Chapter 14 Choose an error distribution

Now we need to select an error distribution. This choice will be informed by the structure of our data.

In the Arabidopsis dataset, the response variable is count data which suggests we need a Poisson distribution (i.e. the variance is equal to the mean).

Let’s take a look:

# Before we go any further, we need to select an error
# distribution. This choice will be informed by the
# structure of our data.  Our response variable is count
# data which suggests we need a Poisson distribution (i.e.
# the variance is equal to the mean).
hist(dat.tf$total.fruits, breaks = 50, col = "blue", main = "",
    xlab = "Total fruits", ylab = "Count")

However, as we will soon see, the variance increases with the mean much more rapidly than expected under the Poisson distribution…

Explore variance

Let’s take a closer look at the variance within our data.

To illustrate heterogeneity in variance we will first create boxplots of the log of total fruit production (response variable) versus different environmental factors.

Let’s create new variables that represent every combination of nutrient x clipping x random factor

# Let's explore the variance within our data Create new
# variables that represent every combination of variables
dat.tf <- within(dat.tf, {
    # genotype x nutrient x clipping
    gna <- interaction(gen, nutrient, amd)
    gna <- reorder(gna, total.fruits, mean)
    # population x nutrient x clipping
    pna <- interaction(popu, nutrient, amd)
    pna <- reorder(pna, total.fruits, mean)
})

Now let’s visualize:

# Boxplot of total fruits vs genotype x nutrient x clipping interaction
ggplot(data = dat.tf, aes(factor(x = gna), y = log(total.fruits + 1))) +
  geom_boxplot(colour = "skyblue2", outlier.shape = 21,
  outlier.colour = "skyblue2") +
  ylab("log (Total fruits)\n") + # \n creates a space after the title
  xlab("\nGenotype x nutrient x clipping") + # space before the title
  theme_bw() + theme(axis.text.x = element_blank()) +
  stat_summary(fun = mean, geom = "point", colour = "red")

From this plot, we see that the variance of total fruits shows a large amount of heterogeneity among populations (population x nutrient x clipping interaction).

Back to choosing an error distribution

As we just saw, there is a large amount of heterogeneity among group variances even when the response variable is transformed (i.e. log).
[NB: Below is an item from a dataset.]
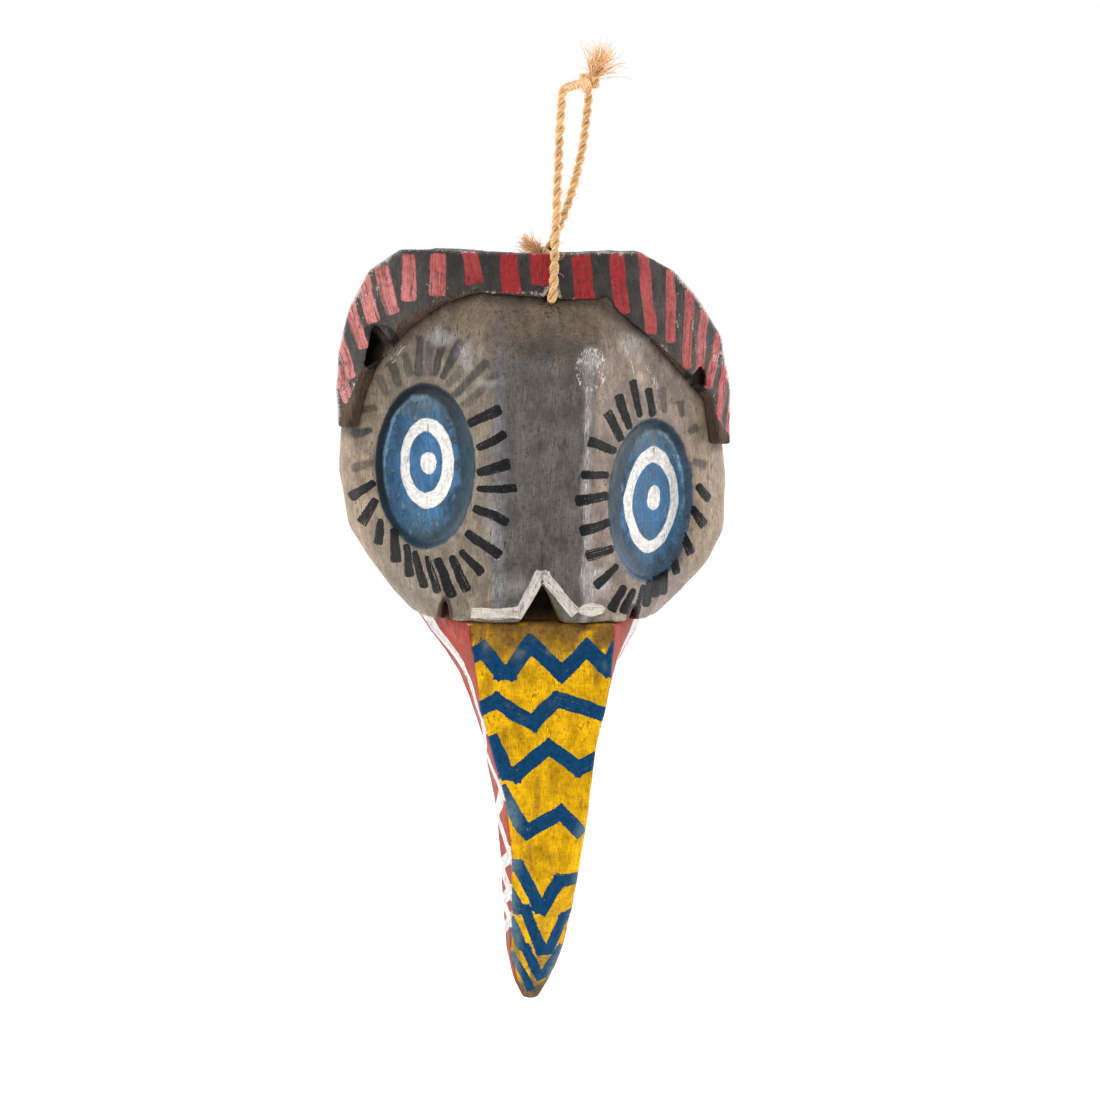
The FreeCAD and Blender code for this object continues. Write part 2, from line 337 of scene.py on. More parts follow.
def wood_colour(g, light, dark):
    """Bare wood: long upright fibres, dark pores and pale patches; also gives its fibre pattern."""
    fibres = g.noise(1.1, (1, 1, 22), 4)
    colour = g.mix(g.ramp(fibres, 0.38, 0.62), dark, light)
    patches = g.ramp(g.noise(17, (1, 1, 3)), 0.45, 0.75, 0, 0.7)
    colour = g.mix(patches, colour, tuple(1.45 * channel for channel in light))
    pores = g.ramp(g.noise(0.5, (1, 1, 14), 2), 0.30, 0.40, 0.45, 1)
    return g.times(colour, pores), fibres


RAW_LIGHT = (0.25, 0.18, 0.115)
RAW_DARK = (0.10, 0.06, 0.04)
DIRT = (0.030, 0.022, 0.016)
CRACK = (0.02, 0.014, 0.010)


def inked(g, colour, height, ink, bristles, streaks, ragged, grime):
    """Lays one ink, given as (distance attribute, colour or attribute, dryness, raggedness)."""
    distance, shade, dryness, raggedness = ink
    if isinstance(shade, str):
        shade = g.attribute(shade, "Vector")
    reach = g.plus(g.attribute(distance), g.product(ragged, raggedness))
    strength = g.attribute(distance + "_strength")
    start, full = (g.minus(level, strength) for level in (dryness, dryness + 0.2))
    mask = g.product(g.ramp(reach, 0.25, -0.25), g.ramp(streaks, start, full))
    depth = g.product(g.ramp(bristles, 0.3, 0.7, 0.86, 1.12), g.ramp(grime, 0.3, 0.6, 0.75, 1.1))
    return g.mix(mask, colour, g.times(shade, depth)), g.plus(height, g.product(mask, 0.10))


def painted_wood(name, inks, worn_colour, raw_light=RAW_LIGHT, raw_dark=RAW_DARK, gloss=0.13):
    """Old paint on carved wood: ground, inks, cracks, wear, dirt, and bare wood where raw is negative."""
    g = Graph(name, Specular_IOR_Level=gloss)
    fine = g.noise(0.6, (1, 1, 8), 4)
    cross = g.noise(0.8, (6, 1, 1), 2)
    blotch = g.noise(9, (1, 1, 1.7), 5)
    grime = g.noise(2.6, detail=5)
    ragged = g.minus(g.noise(1.3, detail=4), 0.5)
    grain = g.minus(fine, 0.5)
    tone = g.plus(g.ramp(fine, 0.3, 0.7, 0.76, 1.14), g.ramp(cross, 0.3, 0.7, -0.09, 0.09))
    tone = g.product(tone, g.ramp(blotch, 0.32, 0.68, 0.74, 1.26))
    tone = g.product(tone, g.ramp(grime, 0.30, 0.48, 0.72, 1.03))
    colour = g.times(g.attribute("tint", "Vector"), tone)
    height = g.product(g.plus(g.plus(fine, cross), grime), 0.14)
    bristles = g.noise(0.8, (1, 2.2, 1), 2, at=g.attribute("brush", "Vector"))
    streaks = g.plus(bristles, g.product(grain, 0.6))
    for ink in inks:
        colour, height = inked(g, colour, height, ink, bristles, streaks, ragged, grime)
    checks = g.math("ABSOLUTE", g.minus(g.noise(5, (1, 1, 9), 3), 0.47))
    crack = g.product(g.ramp(checks, 0.008, 0.002), g.ramp(blotch, 0.50, 0.60))
    colour = g.mix(g.product(crack, 0.75), colour, CRACK)
    height = g.minus(height, g.product(crack, 0.35))
    scratches = g.plus(g.product(ragged, 1.2), g.product(grain, 0.9))
    worn = g.ramp(g.plus(g.attribute("wear"), scratches), 0.48, 0.80, 0, 0.85)
    colour = g.mix(worn, colour, worn_colour)
    dirt = g.ramp(g.plus(g.attribute("dirt"), g.product(ragged, 0.8)), 0.15, 0.9, 0, 0.8)
    colour = g.mix(dirt, colour, DIRT)
    bare, fibres = wood_colour(g, raw_light, raw_dark)
    bare_here = g.ramp(g.plus(g.attribute("raw"), g.product(ragged, 2.4)), 0.3, -0.3)
    colour = g.mix(bare_here, colour, bare)
    height = g.plus(height, g.product(g.product(fibres, bare_here), 0.25))
    roughness = g.plus(g.ramp(blotch, 0.3, 0.7, 0.36, 0.62), g.product(bare_here, 0.25))
    return g.finish(colour, height, roughness)


def bare_wood(name):
    g = Graph(name, Specular_IOR_Level=0.3)
    colour, fibres = wood_colour(g, RAW_LIGHT, RAW_DARK)
    return g.finish(colour, g.product(fibres, 0.25), g.ramp(fibres, 0.3, 0.7, 0.7, 0.85))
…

To determine which distribution family to use, we can run a diagnostic plot of the group variances vs group means. We provide an example below for the genotype x nutrient x clipping grouping.

1. If we observe a linear relationship between the variance and the mean with a slope = 1, then the Poisson family is appropriate,
1. If we observe a linear mean-variance relationship with a slope > 1 (i.e. Var = φµ where φ > 1), then the quasi-Poisson family (as introduced above) should be applied,
1. Finally, a quadratic relationship between the variance and the mean (i.e. \(Var = µ(1 + α) or µ(1 + µ/k)\)) is characteristic of overdispersed data that is driven by an underlying heterogeneity among samples. In this case, the negative binomial (Poisson-gamma) would be more appropriate.
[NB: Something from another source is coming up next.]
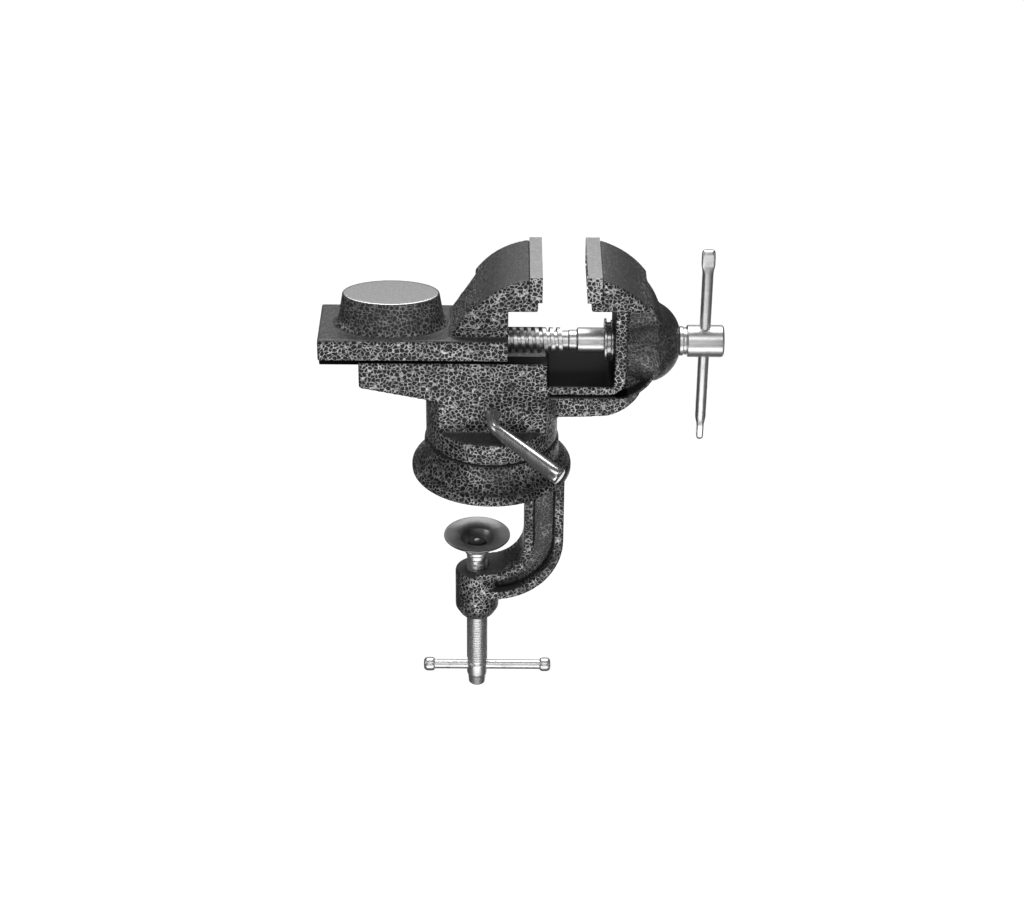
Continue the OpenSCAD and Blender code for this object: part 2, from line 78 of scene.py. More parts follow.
# %% A socket that does arithmetic
class Wire:
    def __init__(self, bench, socket):
        self.bench, self.socket = bench, socket

    def math(self, kind, *terms):
        return self.bench.add("ShaderNodeMath", {"operation": kind}, dict(enumerate(terms)))

    def __add__(self, other): return self.math("ADD", self, other)
    def __sub__(self, other): return self.math("SUBTRACT", self, other)
    def __mul__(self, other): return self.math("MULTIPLY", self, other)
    def __truediv__(self, other): return self.math("DIVIDE", self, other)
    def __rsub__(self, other): return self.math("SUBTRACT", other, self)
    __radd__, __rmul__ = __add__, __mul__

    def least(self, other): return self.math("MINIMUM", self, other)
    def most(self, other): return self.math("MAXIMUM", self, other)
    def of(self, kind): return self.math(kind, self)

    def ramp(self, start, end, low=0.0, high=1.0):
        """Goes smoothly from low to high while this value goes from start to end."""
        return self.bench.add("ShaderNodeMapRange", {"interpolation_type": "SMOOTHSTEP"},
                              {0: self, 1: start, 2: end, 3: low, 4: high})

    def fall(self, start, end):
        """Goes smoothly from 1 to 0 while this value goes from start to end."""
        return self.ramp(start, end, 1.0, 0.0)

    def out(self, name):
        return Wire(self.bench, self.socket.node.outputs[name])


class Bench:
    """One node tree, with the method that adds any node to it."""
    def __init__(self, tree):
        self.tree = tree

    def add(self, kind, settings=None, sockets=None, out=0):
        node = self.tree.nodes.new(kind)
        for name, value in (settings or {}).items():
            setattr(node, name, value)
        for name, value in (sockets or {}).items():
            if isinstance(value, Wire):
                self.tree.links.new(value.socket, node.inputs[name])
            else:
                node.inputs[name].default_value = value
        return Wire(self, node.outputs[out]) if node.outputs else node

    def vector(self, kind, a, b):
        return self.add("ShaderNodeVectorMath", {"operation": kind}, {0: a, 1: b})

    def blend(self, amount, low, high):
        """A colour between two others; amount is a Wire."""
        return self.add("ShaderNodeMix", {"data_type": "RGBA"}, {0: amount, 6: low, 7: high}, 2)


def grey(level, warmth=0.0):
    return (level * (1 + warmth), level, level * (1 - warmth), 1.0)


# %% [markdown]
# ## The helper for finishes
# Each finish is one Principled shader. Its patterns read Object coordinates, because every
# finished piece sits at the origin with its place in its mesh, so the same millimetres
# hold on all of them. Numbers that are the same all over go on the shader's own sockets.

# %% Make a material
class Finish(Bench):
    def __init__(self, name):
        self.material = bpy.data.materials.new(name)
        self.material.use_nodes = True
        super().__init__(self.material.node_tree)
        self.tree.nodes.clear()
        self.place = self.add("ShaderNodeTexCoord", out="Object")
        self.facing = self.place.out("Normal")

    def noise(self, scale, detail=3.0, roughness=0.55, place=None):
        """Grain of about 1/scale metres; its first output runs from 0 to 1."""
        return self.add("ShaderNodeTexNoise", None, {
            "Vector": place or self.place, "Scale": scale, "Detail": detail, "Roughness": roughness})

    def beads(self):
        """Distance to the edge of irregular cells about 2 mm across."""
        push = self.vector("MULTIPLY", self.noise(300.0, 2.0).out("Color"), (1.7 * mm,) * 3)
        return self.add("ShaderNodeTexVoronoi", {"feature": "DISTANCE_TO_EDGE"},
                        {"Vector": self.vector("ADD", self.place, push), "Scale": 455.0})

    def stretched(self, sizes):
        """Object coordinates squeezed along each axis, which draws a pattern out into lines."""
        return self.vector("MULTIPLY", self.place, sizes)

    def axis(self, letter, of=None):
        return self.add("ShaderNodeSeparateXYZ", None, {0: of or self.place}, letter)

    def bump(self, height, depth):
        return self.add("ShaderNodeBump", None, {"Strength": 1.0, "Distance": depth, "Height": height})

    def done(self, **sockets):
        shader = self.add("ShaderNodeBsdfPrincipled", None,
                          {name.replace("_", " "): value for name, value in sockets.items()})
        self.add("ShaderNodeOutputMaterial", None, {"Surface": shader})
        print("finish made:", self.material.name, "with", len(self.tree.nodes), "nodes")
        return self.material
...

# Run a diagnostic lot of the group variances vs group
# means (genotype x nutrient x clipping grouping).  Code
# used to produce the plot :
# https://github.com/QCBSRworkshops/workshop07/blob/main/pres-fr/data/glmm_e.r
# Substantial variation among the sample variances on the
# transformed data For example, among genotypes:
grpVars <- tapply(dat.tf$total.fruits, dat.tf$gna, var)

grpMeans <- tapply(dat.tf$total.fruits, dat.tf$gna, mean)

# Quasi-Poisson
lm1 <- lm(grpVars ~ grpMeans - 1)
phi.fit <- coef(lm1)
# The -1 specifies a model with the intercept set to zero

# Negative binomial
lm2 <- lm(grpVars ~ I(grpMeans^2) + offset(grpMeans) - 1)
k.fit <- 1/coef(lm2)
# The offset() is used to specify that we want the group
# means added as a term with its coefficient fixed to 1

# Non-parametric loess fit
Lfit <- loess(grpVars ~ grpMeans)

# The plot
plot(grpVars ~ grpMeans, xlab = "Group means", ylab = "Group variances")
abline(a = 0, b = 1, lty = 2)
text(105, 500, "Poisson")
curve(phi.fit * x, col = 2, add = TRUE)
# bquote() is used to substitute numeric values in
# equations with symbols
text(110, 3900, bquote(paste("QP: ", sigma^2 == .(round(phi.fit,
    1)) * mu)), col = 2)
curve(x * (1 + x/k.fit), col = 4, add = TRUE)
text(104, 7200, paste("NB: k = ", round(k.fit, 1), sep = ""),
    col = 4)
mvec <- 0:120
lines(mvec, predict(Lfit, mvec), col = 5)
text(118, 2000, "loess", col = 5)

From the plot above we note that a linear quasi-Poisson may be better than the negative binomial, but additional modeling is needed.